Significant Change Is Always Hard
People tend to forget how much change occurs during a Presidential transition. There was plenty of tumult 8 years ago when power was transferred from George W. Bush to Barack Obama. Most of what is remembered from that period is the Great Recession and the financial bail-out. Likewise, 16 years ago, there was a lot of confusion when power was transferred from Bill Clinton to George W. Bush. But when we look back upon that time period, most of us primarily remember 9/11.
So, too, I believe the current transition looks messy when looked at day-by-day, but will mostly be forgotten by early next year when everything is in place: personnel, policies, priorities, and programs. We are just at the beginning now, but then the election was only 10 days ago.
In short, the macro items are being sorted out now.
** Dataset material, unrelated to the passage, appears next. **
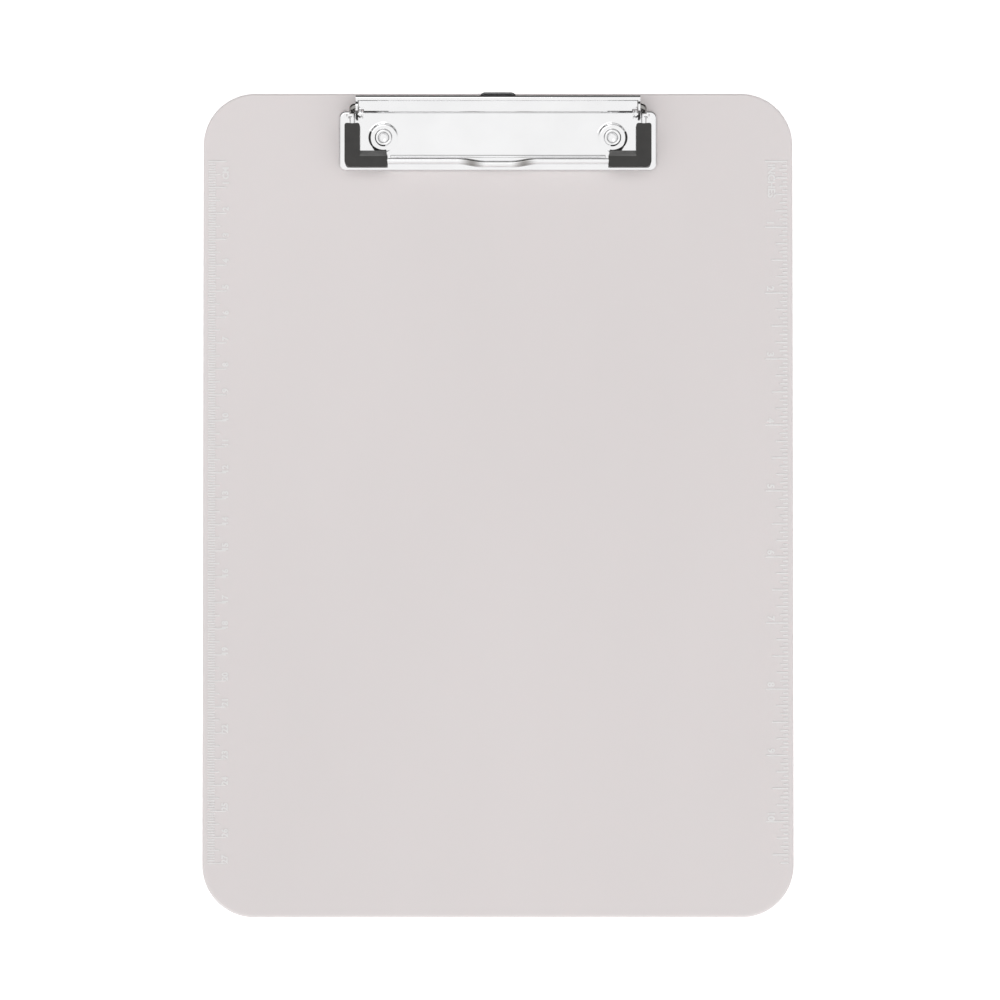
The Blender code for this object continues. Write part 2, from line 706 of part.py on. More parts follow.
def build():
    clear_scene()
    parts = new_collection("clipboard")
    cutters = new_collection("cutters", hidden=True)
    plastic = material("frosted_plastic", (0.74, 0.70, 0.70), 0.45, 0.0)
    chrome = material("chromed_steel", (0.82, 0.82, 0.83), 0.12, 1.0)
    rubber = material("black_rubber", (0.03, 0.03, 0.03), 0.6, 0.0)
    board = make_board(parts, cutters)
    plate = make_base_plate(parts, cutters)
    lever = make_lever(parts, cutters)
    wire = make_wire(parts)
    sleeves = make_sleeves(parts, cutters)
    tab = make_hang_tab(parts, cutters)
    guide = make_tab_guide(parts, cutters)
    rivets = make_rivets(parts)
    pins = make_pins(parts)
    finish_pieces([board], plastic)
    finish_pieces([plate, lever, wire, tab, guide, *rivets, *pins], chrome)
    finish_pieces(sleeves, rubber)
    lever_hinge = hang_on("lever_hinge", (0, hinge_y, hinge_z), [lever, guide], parts)
    tab_slide = hang_on("tab_slide", roll_start, [tab], parts)
    tab_slide.parent = lever_hinge
    tab_slide.matrix_parent_inverse = lever_hinge.matrix_world.inverted()
    hang_on("jaw_hinge", (0, jaw_hinge_y, wire_z), [wire, *sleeves], parts)


build()
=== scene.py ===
import json
import math

import bmesh
import bpy
from bpy.props import FloatProperty, FloatVectorProperty, IntProperty, PointerProperty
from bpy.types import Operator, Panel, PropertyGroup
from mathutils import Matrix, Vector


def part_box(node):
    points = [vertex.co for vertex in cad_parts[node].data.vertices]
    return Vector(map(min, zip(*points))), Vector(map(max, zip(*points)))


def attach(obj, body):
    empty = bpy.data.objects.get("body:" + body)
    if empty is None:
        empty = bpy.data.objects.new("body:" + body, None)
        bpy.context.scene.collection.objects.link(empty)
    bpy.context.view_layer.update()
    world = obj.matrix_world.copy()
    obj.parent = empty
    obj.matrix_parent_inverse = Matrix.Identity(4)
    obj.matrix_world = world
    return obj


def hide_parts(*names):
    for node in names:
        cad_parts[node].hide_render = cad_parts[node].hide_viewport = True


bl_info = {
    "name": "Letter clipboard",
    "version": (1, 0, 0),
    "blender": (4, 5, 0),
    "location": "3D View > Sidebar > Clipboard",
    "description": "Builds a frosted clipboard with moulded rulers and a low chromed wire clip",
    "category": "Add Mesh",
}

MM = 0.001
SMALL = 1e-6
SIDES = {"left": -1, "right": 1}

# The frame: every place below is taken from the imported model.
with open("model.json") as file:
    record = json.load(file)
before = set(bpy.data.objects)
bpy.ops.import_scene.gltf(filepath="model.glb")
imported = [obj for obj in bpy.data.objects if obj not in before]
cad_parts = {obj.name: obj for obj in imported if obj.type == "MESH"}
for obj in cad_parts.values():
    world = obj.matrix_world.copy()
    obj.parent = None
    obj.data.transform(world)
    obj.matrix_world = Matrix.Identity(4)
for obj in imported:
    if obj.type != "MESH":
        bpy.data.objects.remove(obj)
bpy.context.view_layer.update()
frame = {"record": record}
board_low, board_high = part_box("board")
plate_low, plate_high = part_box("base_plate")
lever_low, lever_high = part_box("lever")
wire_low, wire_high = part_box("wire_jaw")
sleeve_low, sleeve_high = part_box("sleeve_right")
rivet_low, rivet_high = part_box("rivet_right")
pin_low, pin_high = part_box("pivot_pin_right")
joints = {joint["name"]: joint for joint in frame["record"]["behaviour"]["joints"]}
lever_hinge = Vector(joints["lever_press"]["pos_m"])
jaw_hinge = Vector(joints["jaw_lift"]["pos_m"])
up_panel = Vector(joints["tab_slide"]["axis"]).normalized()
off_panel = Vector((0, up_panel.z, -up_panel.y))

# Sheet metal
SHEET = 0.8 * MM
GAP = 0.3 * MM
PLATE_RISE = 1.2 * MM
BOSS_RISE = 0.6 * MM
BOSS_FOOT_RADIUS = 6.1 * MM
BOSS_CROWN_RADIUS = 4.6 * MM
PANEL_LENGTH = 6.1 * MM
NOTCH_UP_PANEL = 1.15 * MM  # from the knee to the notches' top
NOTCH_LENGTH = 8.0 * MM
EAR_RADIUS = 1.5 * MM
EAR_BASE = 2.2 * MM
RIVET_HOLE = 2.7 * MM  # radius in the board and the plate
PIN_BORE = 1.05 * MM  # radius in the ears and the cheeks
PIN_HEAD_THICK = 0.5 * MM
HOOK_CHEEK_RADIUS = 2.2 * MM
EDGE_TURN = math.radians(255.0)  # of the lever's rolled edge
TAB_HALF = 6.9 * MM
TAB_SHOULDER = 1.3 * MM
TAB_PROUD = 1.3 * MM
TAB_SLOT_WIDTH = 8.0 * MM
TAB_SLOT_HEIGHT = 3.4 * MM
deck = plate_low.z + PLATE_RISE
knee = lever_hinge + Vector((0, 1.55 * MM, -0.3 * MM))
foot = lever_hinge + Vector((0, 0.95 * MM, -1.05 * MM))
roll_start = knee + up_panel * PANEL_LENGTH
cheek_out = lever_high.x
cheek_in = cheek_out - SHEET
cheek_radius = lever_hinge.z - lever_low.z
ear_out = cheek_in - 0.4 * MM
ear_in = ear_out - SHEET
rivet_spot = (rivet_low + rivet_high) / 2
wire_radius = jaw_hinge.z - wire_low.z
wire_x = wire_high.x - wire_radius
hook = Vector((0, wire_high.y - wire_radius, wire_high.z - wire_radius))
sleeve_side = sleeve_high.x - wire_x
sleeve_half = wire_radius + 1.45 * MM
wire_front = sleeve_low.y + sleeve_half


# ---------------------------------------------------------------- settings


def length(name, description, default):
    return FloatProperty(
        name=name, description=description, default=default, min=0.0, unit="LENGTH"
    )


def colour(name, description, default):
    return FloatVectorProperty(
        name=name,
        description=description,
        default=default,
        subtype="COLOR",
        size=3,
        min=0.0,
        max=1.0,
    )


class BoardSettings(PropertyGroup):
    corner_radius: length("Corner radius", "Radius of the board's four corners", 20.0 * MM)
    rim_radius: length("Rim radius", "Rounding of the board's edge", 1.0 * MM)
    relief: length("Relief", "Height of the moulded ruler marks", 0.14 * MM)
    plastic: colour("Plastic", "Colour of the frosted plastic", (0.805, 0.760, 0.758))
    plastic_light: colour("Light plastic", "Colour of the raised marks", (0.96, 0.94, 0.935))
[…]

By all appearances, FDA is not a pressing issue on the level of deciding upon Cabinet Secretaries and determining the immediate legislative priorities of the new Administration. A transition team will be at the agency, soon if not already. They will be asking lots of questions and compiling the information needed for a smooth transition in January. Despite all the speculation, it is unlikely that key decisions about the agency will be made in the next month or so and most decisions will be made in the new year. Once transition reaches the micro level, things will move faster, but on par with the last transition 8 years ago.
The Alliance’s place in all of this is fairly simple, albeit not easy. By early next year, there will be new leaders in the Executive Branch (and also in Congress) and our job is to make sure that when they arrive they will hear about what the FDA does, why it is important, and how additional resources are needed for it to run well. Education starts now, as we make sure that the transition teams have a clear view of the agency’s mission and accomplishments.
We anticipate that one of our key messages — one we have used in the past — is that FDA plays a vital role in the economy and in job creation. The agency’s work in food and medical products makes it possible for commerce to flourish in these fields, enabling businesses that create well-paying jobs and are mostly net exporters. Another message will be that FDA is different from other federal regulatory agencies. Among other things, it is the only such agency whose work has the support of both consumers and industry. As we have a clearer picture of the new Administration’s priorities, we will develop additional messages that link FDA to goals they want to achieve.
Change is hard, whether it comes every 4 or 8 years. We hope that FDA and the entire FDA community will embrace this opportunity to make the agency’s case for more resources; just as we at the Alliance will be doing.